Mastodawn

Thought-provoking post on refactoring data rather than code https://jreyesr.github.io/posts/data-refactorings/ - does anyone know of a Fowler-style catalog of data refactorings? (Note: not looking for filter, select, group by, and other operations on data, but on equivalent of "extract method" or "introduce base class".)
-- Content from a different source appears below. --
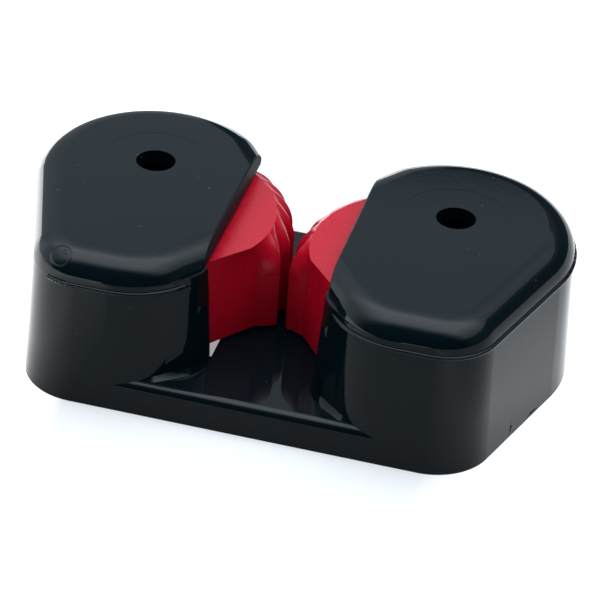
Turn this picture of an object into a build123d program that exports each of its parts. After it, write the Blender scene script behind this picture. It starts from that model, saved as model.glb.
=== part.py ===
"""Cam cleat: two spring-loaded toothed cams in a one-piece moulded housing.

Units are millimetres and +Z is up. The origin lies on the deck face, halfway between
the two screw holes. X runs from screw to screw, and the rope runs along Y: it comes
from the load at +Y, between the cams, and leaves towards the sailor at -Y.
"""
from build123d import *
from math import cos, radians, sin, sqrt, tan
import os

os.makedirs("parts", exist_ok=True)

# ---- driving dimensions -------------------------------------------------------------
HOLE_SPACING = 38.0
PIVOT_X = HOLE_SPACING / 2
SCREW_HOLE_R = 2.45
HEIGHT = 19.9

# pod outline, at the parting ridge
POD_BACK_R = 14.8
POD_SIDE_LEAN = 17.6
FRONT_Y = -24.7
NOSE_OUTER_R = 7.0
NOSE_INNER_R = 10.0
NOSE_CORNER_X = 12.2
NOSE_LEAN = 34.8
BACK_CORNER_X = 8.9
BACK_LEAN = 34.8
BACK_CORNER_R = 6.0
LID_EDGE_X = 7.6
LID_FRONT_R = 5.0
LID_BACK_R = 4.0
TIP_X = 3.6
TIP_R = 5.0

# heights in the housing
FLOOR_Z = 4.2
RIDGE_Z = 16.3
LID_UNDER_Z = 17.3
TOP_FILLET = 3.5
BASE_GROWTH = 0.65
DRAFT = 2.28
WALL = 1.8
LIP_FILLET = 1.2
LID_EDGE_FILLET = 0.3
RIDGE_PROUD = 0.3
RIDGE_HEIGHT = 0.56
RIDGE_ROUND = 0.26
LEFT_RIDGE_END_X = -25.0
SINK_R = 6.7
SINK_DEPTH = 0.02

# rounded front corner of each cam opening, which guides the rope in
CORNER_FOOT_X = 11.6
CORNER_FOOT_Y = -17.2
CORNER_TOP_X = 12.35
CORNER_TOP_Y = -16.5
CORNER_R = 5.1
CORNER_SINK = 0.5
NOSE_X = 17.43
NOSE_GAP = 0.03
# flare at the corner's foot: height, then x, y and radius of its two rounded ends
FLARE = (
    (4.0, (12.0, -17.9, 5.55), (11.5, -23.25, 1.0)),
    (4.35, (11.8, -17.5, 5.3), (11.85, -22.9, 0.9)),
    (5.0, (11.68, -17.2, 5.05), (12.2, -22.5, 0.8)),
)
FLOOR_EDGE_X = 6.4
POCKET_EDGE_X = 12.0
POCKET_R = 20.6
BACK_POCKET_R = 17.2

# pivot sleeve, cam bore and retainer
SLEEVE_R = 3.6
SLEEVE_SEAT = 0.7
CAM_BORE_R = 3.65
RETAINER_R = 7.2
RETAINER_Z = 3.2
RETAINER_T = 1.2

# cam
CAM_BOTTOM_Z = 4.7
CROWN_Z = 12.0
CROWN_POWER = 3
CAM_TOP_Z = 16.9
FACE_R = 18.7
FACE_OFFSET = 4.54
CROWN_INSET = 4.7
CROWN_SHIFT = 2.5
CROWN_SLIDE = 0.3
FIRST_TOOTH = -23.0
TOOTH_LEAN = 2.0
TOOTH_PITCH = 11.0
TEETH = 6
FLANK_STEP = 5.0
TOOTH_DEPTH = 1.35
TOOTH_BULGE = 0.2
TOP_TOOTH_DEPTH = 0.05
TOP_TOOTH_BULGE = 0.03
HEEL_R = 18.3
HEEL_ANGLE = -29.3
HEEL_LEAN = 5.5
HEEL_FACE_BULGE = 0.05
ARM_R = 19.3
ARM_ANGLE = -57.0
ARM_BACK_R = 18.5
ARM_BACK_ANGLE = -65.0
LEAD_IN_R = 18.2
LEAD_IN_GROWTH = 0.3
LEAD_IN_ANGLE = -42.0
HUB_R = 8.6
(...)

Refactoring data as if it were code: a case for extending refactoring to static data - jreyesr's blog

In this article we extend the concept of refactorings, as used on source code, to data stored, for example, on YAML or JSON files. As an example, we extend the typical Rename Variable action to renaming a Kubernetes resource. We explore several scenarios that seem like a data-focused variant of code refactorings, why they may be useful. Then, we review some ways in which those data refactorings may be implemented, which tools could support them, and how the user experience may be like.

Show thread

Greg Wilson Mar 11, 2024

Note: several people have suggested that this is database normalization, but that's only part of it: some of it (I think) is common data cleaning steps, such as normalizing the names of enumeration elements. That's not really a DB normal form (I think?).

Show thread

Krzysztof Sakrejda Mar 11, 2024

@gvwilson there are a bunch of tools that automate checking certain kinds of data against schema, and for longer-lived datasets I have defined immutable conditions that are supposed to hold at all times. That kind of approach works pretty nicely in the same vein as TDD but for data

Show thread

Ben Fulton Mar 11, 2024

@gvwilson I think I would call that database normalization.

https://en.m.wikipedia.org/wiki/Database_normalization

Database normalization - Wikipedia

Show thread

Filip Buric Mar 11, 2024

@gvwilson Interesting post! It seems to be mostly focused on OOP / mapping formats, however.

I'm not aware of a catalog of data refactorings (besides DB de-/normalization), but something I've used in my heterogeneous pipelines is a data +representations approach. Namely, as a given data structure is appropriate for certain types of processing, the aim was to expose different representations of the same underlying data, depending on what's consuming it (e.g. tabular for relational, mappings for non-relation, algebraic (matrices and tensors) for numerical computing, small files for certain specialized workflows, etc.). So basically conversions, but a bit more principled.

Some representations are more redundant than others, so from the post's POV, I suppose a 'base class' would be a repr that is more compressed? Or with semantic structure? From this, other repr methods would generate a given format+structure (e.g. YAML) needed by a consumer. On the semantic side, I suppose one could look at all the operations specific to RDF, OWL, or other semantic web formalisms.

Show thread

Rafael F Mar 11, 2024

@gvwilson perhaps Scott Ambler’s and Pramod Sadalage’s Refactoring Databases would be in this area https://martinfowler.com/books/refactoringDatabases.html

Refactoring Databases

Show thread

S. Lott Mar 11, 2024

@gvwilson It seems like these might include the normalization forms. And perhaps the common performance-related denormalization. And the various DDD value object considerations.

Show thread

Nat Pryce Mar 11, 2024

@gvwilson it’s worth having a look at how the Oracle RDBMS implements “schema editions”, a feature that allows a database server to make a single schema available in different versions to different client applications, to decouple the cadences of schema and application evolution. The same techniques can be built on views, triggers, etc. in databases like Postgres that don’t have this feature.

Show thread

Nat Pryce Mar 11, 2024

@gvwilson this, plus automated migration tools like flyway and liquibase, make it easier (not easy for sure) to refactor a database without breaking the applications that depend on it during migrations.